The problem for the Democrats, however, is that Ridge is clearly ambitious for a place on a national ticket and wants an impressive showing. He is running television commercials and popping up all over the state selling his record.

Casey enjoys the advantage of a magic name, and he probably remains at least a nominal favorite here. But the outcome is not as foreordained as some Democrats in Washington seem to believe. The same is true in the two other critical districts.

In the 15th, around Allentown and Bethlehem, state Sen. Roy Afflerbach is a nominal favorite to keep the seat in the Democratic column. But Republican Patrick Toomey, a well-known restaurant owner, is by no means a pushover.

In the 13th, in the suburbs of Philadelphia, Fox is once again skating on thin ice. He won the seat in 1994 by defeating Marjorie Margolies-Mezvinsky, who sealed her fate by casting the deciding vote for Clinton's tax-increase package after promising publicly not to do so. Two years ago, Fox seemed ripe for plucking but slipped by Joseph Hoeffel, a Democratic county commissioner, by only 84 votes, the narrowest margin in any House election in 1996. Now, Hoeffel is running again, and the operative question is: Has anything changed that would put him over the top in a nonpresidential year?

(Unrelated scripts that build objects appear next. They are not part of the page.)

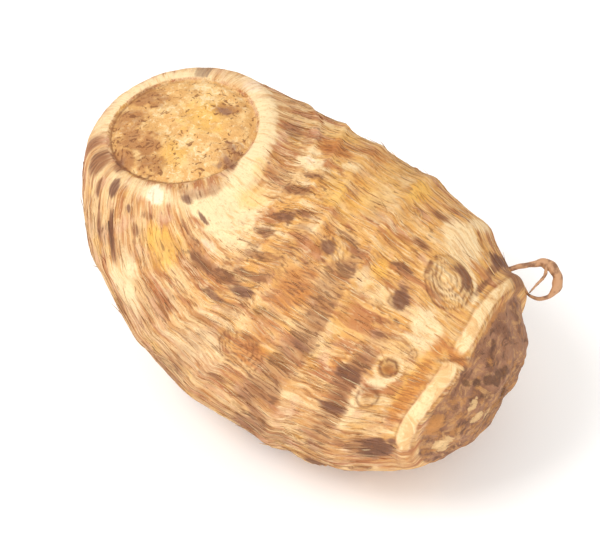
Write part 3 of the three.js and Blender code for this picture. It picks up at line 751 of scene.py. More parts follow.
for kind, spots in SCAR_PATCHES.items():
    for direction, share, size, much in spots:
        x, y = (share * SCAR["radius"] * trig(math.radians(direction)) for trig in (math.cos, math.sin))
        reach = np.hypot(scar_x - x, scar_y - y) / size
        lay(kind, much * (1 - smoothstep(reach + wobble, 0.2, 1.4)) * on_scar)
print("points in brown patches of the top scar:", int((patch["brown"][on_scar] > 0.3).sum()))

# %% Lines and colour round the root scars
FRESH = [1.0, 0.4, 0.4, 0.8, 0.6, 0.9, 0.8]  # how much colour the first scars have left
FADED = 0.3  # and the others
patch["line"], calm = np.zeros(len(smooth)), np.ones(len(smooth))
for reach, fresh in zip(scar_reach, FRESH + [FADED] * len(scars)):
    inside = bell(reach / 0.85, 4)
    lay("line", (0.5 + 0.4 * fresh) * bell((reach - 0.95 + 0.12 * ragged) / 0.2))
    lay("line", 0.45 * np.maximum(bell(reach / 0.4), fresh * inside))
    lay("orange", 0.8 * fresh * inside)
    lay("cream", 0.8 * fresh * bell((reach - 1.55) / 0.4) * np.clip(0.8 + ragged, 0, 1))
    calm *= 1 - bell(reach / 1.6, 6)
print("lines of the root scars on", int((patch["line"] > 0.5).sum()), "points")

# %% Scales and the dead part of the buds, and the rim of the top scar
BUD_RINGS = ((1.02, 0.95), (0.83, 0.75), (0.63, 0.85), (0.43, 0.8), (0.22, 0.7))  # size, strength
TIP = {"x": -0.16, "y": 0.3}  # a bud's tip leans toward the top, and its rings close in round it
# Part of each bud is dead and dark: a soft crescent, its middle in shares of the bud's half sizes.
DEAD = {"middles": [(0.5, -0.36), (-0.1, 0.3), (0.5, -0.36), (0.5, -0.36)], "along": 0.7, "across": 0.66}
for bud, (reach, x, y), (dead_x, dead_y) in zip(BUDS, bud_reach, DEAD["middles"]):
    strong = min(1.0, 0.4 + bud["height"])
    for ring_at, much in BUD_RINGS:
        round_tip = np.hypot(x - TIP["x"] * (1 - ring_at), y - TIP["y"] * (1 - ring_at))
        crease = bell((round_tip - ring_at - 0.06 * ragged) / 0.055) * np.clip(0.75 + 0.8 * ragged, 0.2, 1)
        lay("line", strong * much * crease)
    crescent = np.hypot((x - dead_x) / DEAD["across"], (y - dead_y) / DEAD["along"])
    crescent = 1 - smoothstep(crescent + 0.3 * ragged, 0.4, 1.25)
    crescent *= smoothstep(reach + (1 - bud["height"]), 0.2, 0.45)
    crescent *= 1 - smoothstep(reach, 1.0, 1.15)
    lay("grey", strong * 0.8 * crescent)
    pale = bud["height"] * 0.8 * bell((reach - 1.2) / 0.16) * smoothstep(x - 0.5 * y, 0.1, 0.9)
    lay("cream", pale + 0.42 * smoothstep(1.0 - reach, 0.0, 0.1) * (1 - crescent))
    calm *= 1 - bell(reach / 1.15, 6)
rim_clear = np.clip(0.62 - 0.45 * np.cos(angle_of - math.radians(60)) + 0.6 * ragged, 0.1, 1)
lay("line", 0.9 * bell((share_of - 0.945) / 0.018) * on_scar * rim_clear)
patch["brown"] *= np.where(body, calm, 1)
dark_bands *= 1 - 0.45 * hump(turns_from(25, 65, angle_of))
dark = np.clip(dark_bands * np.clip(0.4 + 0.9 * uneven, 0, 1) * calm * body, 0, 1)
print("lines drawn on", int((patch["line"] > 0.5).sum()), "points")

# %% The lip's edges with painted shade under the lip, the crack through it drawn as painted shade, and the base end
CRACK = {"angle": 331, "slant": 2.2, "half": 1.5}  # degrees, and degrees per millimetre
# Lines along both edges of the lip's pale ribbon: on its top edge a pinkish line of the skin, on its base
# side painted shade of the step under the lip.
LIP_LINES_AND_SHADE = {"at": (1.15, -1.15), "half": 0.32, "much": 0.45}
over_lip, shade_under_lip = (bell((from_ribbon - edge_at) * ribbon_half / LIP_LINES_AND_SHADE["half"]) * body
                       for edge_at in LIP_LINES_AND_SHADE["at"])
# The crack through the lip is a dark line of painted shade, as the mesh has no crack; the pale colours are
# kept out of it.
slanted = angle_of + math.radians(CRACK["slant"]) * (distance_of - LIP["at"])
crack = bell(turns_from(CRACK["angle"], CRACK["half"], slanted) + ragged)
crack *= smoothstep(distance_of, 15.5, 16.5) * (1 - smoothstep(distance_of, 20.5, 22.0)) * body
lip_lines_and_shade = LIP_LINES_AND_SHADE["much"] * np.maximum(over_lip, shade_under_lip) * ring_left(LIP, angle_of)
lay("line", np.maximum(lip_lines_and_shade, 0.65 * crack))
rough = 1 - hump(turns_from(20, 90, angle_of)) ** 0.5 * smoothstep(distance_of, 6.0, 9.0)
rough = np.clip(rough + 0.5 * noise_at(smooth + 60, 3.0), 0, 1) * body
print("rough skin on the base end:", int((rough * bark_there > 0.5).sum()), "points")

# %% Values on the points
def keep_value(mesh, name, values, kind="FLOAT"):
    field = {"FLOAT": "value", "FLOAT_VECTOR": "vector"}[kind]
    kept = mesh.attributes.new(name, kind, "POINT")
    kept.data.foreach_set(field, np.asarray(values, np.float32).ravel())


ends = []
for moved in (NEARBY, -NEARBY):
    there = np.clip(distance_of + moved, 0, SKIN_LENGTH)
    turned = lean_at(there, angle_of) - lean_at(distance_of, angle_of)
    ends.append(skin_point(t_at(there), angle_of - turned))
toward_top = np.where(body[:, None], ends[0] - ends[1], (0, 0, 1))
toward_top /= np.maximum(np.linalg.norm(toward_top, axis=1, keepdims=True), TINY)
bare_top = smoothstep(distance_of, SKIN_LENGTH - 9, SKIN_LENGTH - 4)
hairy = smoothstep(distance_of, 21, 23) * (1 - bare_top) * calm
hairy *= smoothstep(relief[:, 2], 0.8, 3.0) * (1 - 0.7 * np.clip(patch["cream"], 0, 1))
values = {
    **patch, "cream": np.maximum(pale_rings * calm * body * (1 - crack), patch["cream"]),
    "orange": np.maximum(patch["orange"], warm_bands * np.clip(uneven, 0, 1) * calm * body),
    "brown": np.maximum(patch["brown"], dark), "rubbed": rubbed * body * (1 - crack),
    "golden": golden * body, "bark": bark_there, "rough": rough, "top_scar": on_scar * (share_of < 0.955),
    "hairy": hairy, "shade": 0.5 * np.ones(len(smooth)),
}
for name, value in values.items():
    keep_value(skin.data, name, np.clip(value, 0, 1))
keep_value(skin.data, "grain", grain, "FLOAT_VECTOR")
keep_value(skin.data, "toward_top", toward_top, "FLOAT_VECTOR")
print("values kept on the points:", sorted(values))

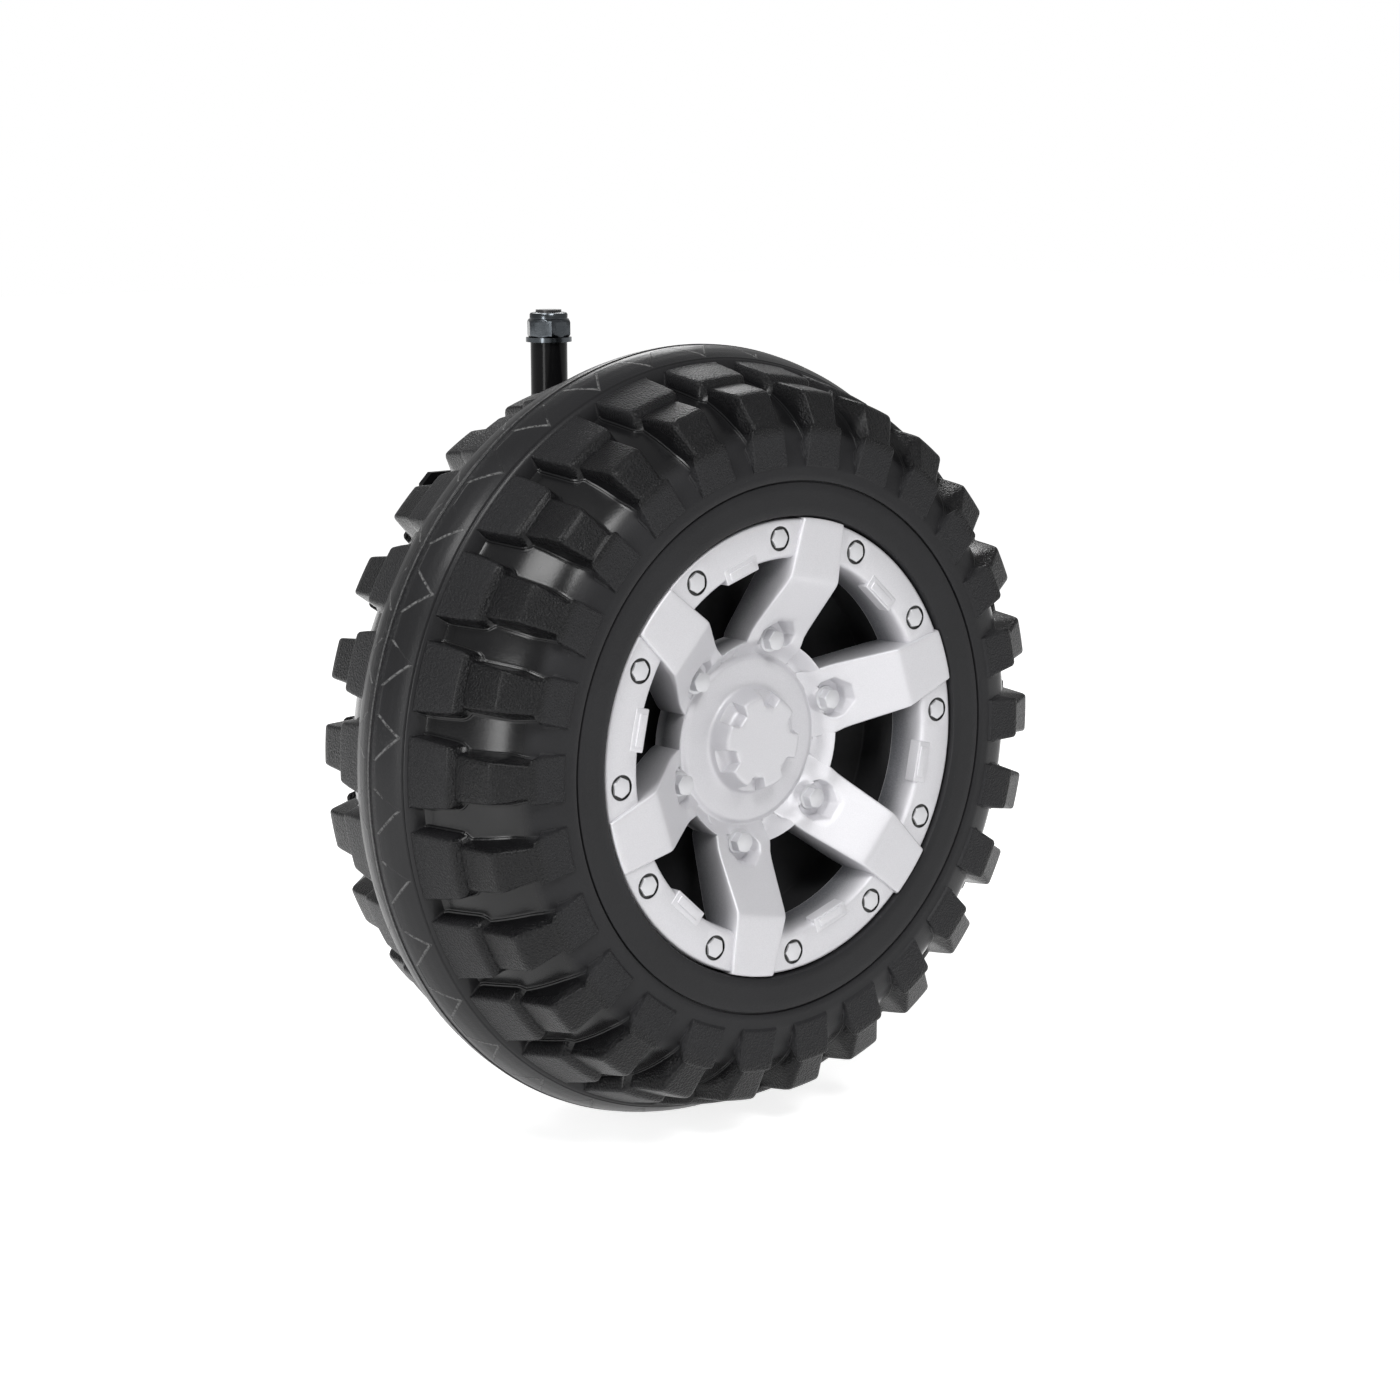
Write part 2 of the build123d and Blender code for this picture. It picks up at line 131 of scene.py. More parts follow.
def material(name):
    # a material and its Principled shader
    made = bpy.data.materials.new(name)
    made.use_nodes = True
    Wire.tree = made.node_tree
    shader = made.node_tree.nodes["Principled BSDF"]
    return made, shader


def fill(shader, **inputs):
    # underscores in the names of the inputs stand for spaces
    for key, value in inputs.items():
        Wire.feed(shader.inputs[key.replace("_", " ")], value)


# Meshes from arrays

def wheelPoint(clock, radius, z):
    # x = r sin(clock), y = cap plane - z, height = axle + r cos(clock)
    turn, radius, z = np.broadcast_arrays(np.radians(clock), radius, z)
    return np.stack([radius * np.sin(turn), capPlaneY - z, axleZ + radius * np.cos(turn)], -1)


def gridFaces(rows, columns, closed):
    # corner numbers of the quads of a grid of points, wrapped round its columns if closed
    r = np.arange(rows - 1)[:, None] * columns
    c = np.arange(columns if closed else columns - 1)[None, :]
    d = (c + 1) % columns
    return np.stack([r + c, r + d, r + columns + d, r + columns + c], -1).reshape(-1, 4)


def makeMesh(name, points, faces):
    mesh = bpy.data.meshes.new(name)
    points = np.asarray(points, float).reshape(-1, 3) * mm
    mesh.from_pydata(points, [], faces.tolist())
    mesh.polygons.foreach_set("use_smooth", np.ones(len(mesh.polygons), bool))
    mesh.update()
    return mesh


def addPiece(name, mesh, slotName, node, body="wheel"):
    # a piece in its finish, riding on a body in place of a CAD node
    piece = bpy.data.objects.new(name, mesh)
    bpy.context.scene.collection.objects.link(piece)
    mesh.materials.append(finishes[slotName])
    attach(piece, body)
    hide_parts(node)


def faceOutward(mesh, sharp=38.0):
    # merges doubled points, turns every face outward and keeps edges above that many degrees crisp
    work = bmesh.new()
    work.from_mesh(mesh)
    bmesh.ops.remove_doubles(work, verts=work.verts, dist=1e-6)
    bmesh.ops.recalc_face_normals(work, faces=work.faces)
    work.to_mesh(mesh)
    work.free()
    mesh.set_sharp_from_angle(angle=np.radians(sharp))
    mesh.update()


# Finishes

# The band has a strip each side of the seam, with a row of teeth along its edge: how many, the clock of the first
# tip, the shares of a pitch where a tooth's edge ends its fall and starts its climb, and millimetres from the seam.
tyreLook = {
    "teeth": 35, "firstTip": 83.4, "fall": 0.28, "climb": 0.66, "stripEdge": 4.8, "toothReach": 12.6,
    "bandEdge": 17.6, "shoulderStart": 21.0, "shoulderEnd": 43.0, "sidewallR": 157.0, "lugDullness": 0.58,
    "glossy": ((0.0045, 0.0045, 0.0050, 1), (0.0075, 0.0075, 0.0082, 1)),
    "dull": ((0.017, 0.017, 0.0182, 1), (0.027, 0.027, 0.0288, 1)),
    "scuffed": (0.20, 0.20, 0.20, 1), "specular": 0.17, "coatRoughness": 0.2,
}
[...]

Parties hope for voter loyalty

The answer might lie in whether the socially moderate but fiscally conservative Republicans who deserted the national Republican Party for Clinton will do so for a House candidate. Fox has anticipated the problem to a degree by putting some distance between himself and Speaker Newt Gingrich and the national party's "family values" agenda.

The first thing clear about all three of these districts is that the contests are far from settled. The second is that the Democrats need all the breaks to win those prized 11 seats that would send Gingrich back to the minority benches in the House.